Google is not showing the website description even though i added the robot text allowing everything.

This is what google is showing: 
A description for this result is not available because of this site's robots.txt – learn more.

also this is the robot txt file i am using:
User-agent: *
Disallow:

Any idea ..
AmitAmit (Salesforce Developers) 
You can upload your custom robot.txt via metadata API. Here are the steps:

1. Install the force.com ide

2. Create a Visualforce Page that represents the robots.txt you would like

<apex:page contentType="text/plain" showHeader="false">
User-agent: msnbot
Disallow: /
</apex:page>

3. Add the following to your package.html

<types>
<members>*</members>
<name>CustomSite</name>
</types>

4. "Refresh from Server" before you can see the sites.

5. Open up your site under the "sites" folder and add in a "robotsTxtPage" entry and save.

<?xml version="1.0" encoding="UTF-8"?>
<CustomSite xmlns="http://soap.sforce.com/2006/04/metadata">
<active>true</active>
<authorizationRequiredPage>Unauthorized</authorizationRequiredPage>
<bandwidthExceededPage>BandwidthExceeded</bandwidthExceededPage>
<changePasswordPage>ChangePassword</changePasswordPage>
<fileNotFoundPage>FileNotFound</fileNotFoundPage>
<inMaintenancePage>InMaintenance</inMaintenancePage>
<indexPage>IdeasHome</indexPage>
<masterLabel>First</masterLabel>
<portal>Customer Portal</portal>
<requireInsecurePortalAccess>false</requireInsecurePortalAccess>
<robotsTxtPage>RobotsTxt</robotsTxtPage>
<siteAdmin>mylogin@myco.com</siteAdmin>
<subdomain>mydomain</subdomain>
</CustomSite>

6. Now http://mydomain.force.com/robots.txt will contains the description of your page


You can also use your own custom favorite icon. Here are the steps:

1. create 16x16 icon
2. upload as a static resource and make sure cache control attribute is set as public
3. Disable the standard header in your visualforce page and reference the favorite icon static resource in your page as following:

<apex:page showHeader="false" >
...
...
<link REL="SHORTCUT ICON" HREF="{!URLFOR($Resource.favicon)}">
.....
</apex:page>
sam sammsam samm
After google indexing its now showing on google but not on bing search.
AmitAmit (Salesforce Developers) 
Hello,

Please use following in your VF page for allowing all bots to crawl your website.
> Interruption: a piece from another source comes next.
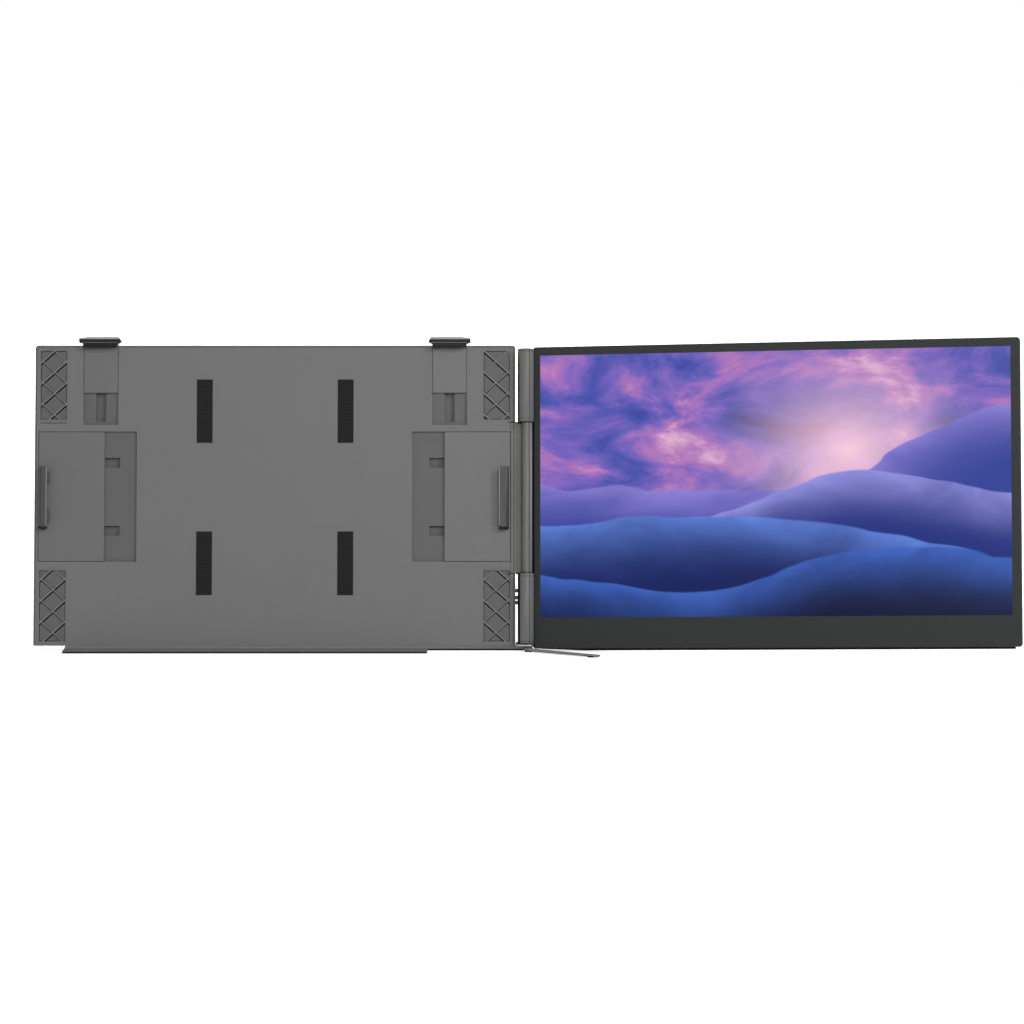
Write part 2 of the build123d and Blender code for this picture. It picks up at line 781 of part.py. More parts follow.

<apex:page contentType="text/plain" showHeader="false">
User-agent: *
Disallow:
</apex:page>

Please use following link to submit your website to bing:
http://www.bing.com/toolbox/submit-site-url

Following Robots Database lists robot software implementations and operators. 

http://www.robotstxt.org/db.html

Changing Bing's Crawl Settings

Microsoft allows you to set the crawl rate for your site and even allows you to specify the crawl rate by hour of the day (a crawl pattern). This allows you to specify that Bing crawl your site more aggressively during non-peak hours and less aggressively while a majority of your visitors are online.

Note: Before specifying a crawl pattern, you may want to view your web statistics in cPanel to see when most of your visitors are online.
To change Bing's crawl settings:
  1. Log into Bing Webmaster Tools.
  2. Add your site to Bing Webmaster Tools if you have not already done so.
  3. Click on the Crawl tab in the top navigation.
  4. Click on Crawl Settings in the left navigation.
  5. Select your website from the drop-down list (if not already selected).
  6. Select the radio button Use the selected crawl rate below to set a custom crawl rate and pattern.
  7. Use the graph to specify the crawl rate and crawl pattern by dragging the graph areas to the desired settings. You can click on individual vertical columns to set the crawl rate individually by hour.
  8. If your website is built in AJAX, select the check box labeled Configure Bing for Ajax site crawling so that Bing handles your website properly.
  9. Click Save to save your settings.

Please refer following links for more information on bing search :

http://www.bing.com/blogs/site_blogs/b/webmaster/archive/2012/05/03/to-crawl-or-not-to-crawl-that-is-bingbot-s-question.aspx

Also you can use following link for generating robot.txt file.

http://www.mcanerin.com/en/search-engine/robots-txt.asp

Also robot.txt file can be checked at : 
http://phpweby.com/services/robots
http://www.frobee.com/robots-txt-check
http://webmaster.yandex.com/robots.xml

I hope this helps.

Thanks,
Amit Bhardwaj


sam sammsam samm
Thanks for the response amit.

Also my website contains some sensitive user data.

Can i gave permission just to one page in the whole org rather than allowing everything.
I dont want to give permission to any of the object,static resources,custom setting.

waiting for the answer eagerly.


sam sammsam samm
For example my homepage name is myhomepage.page

I just want crawler to access this page and not the pages after user logged in and there data.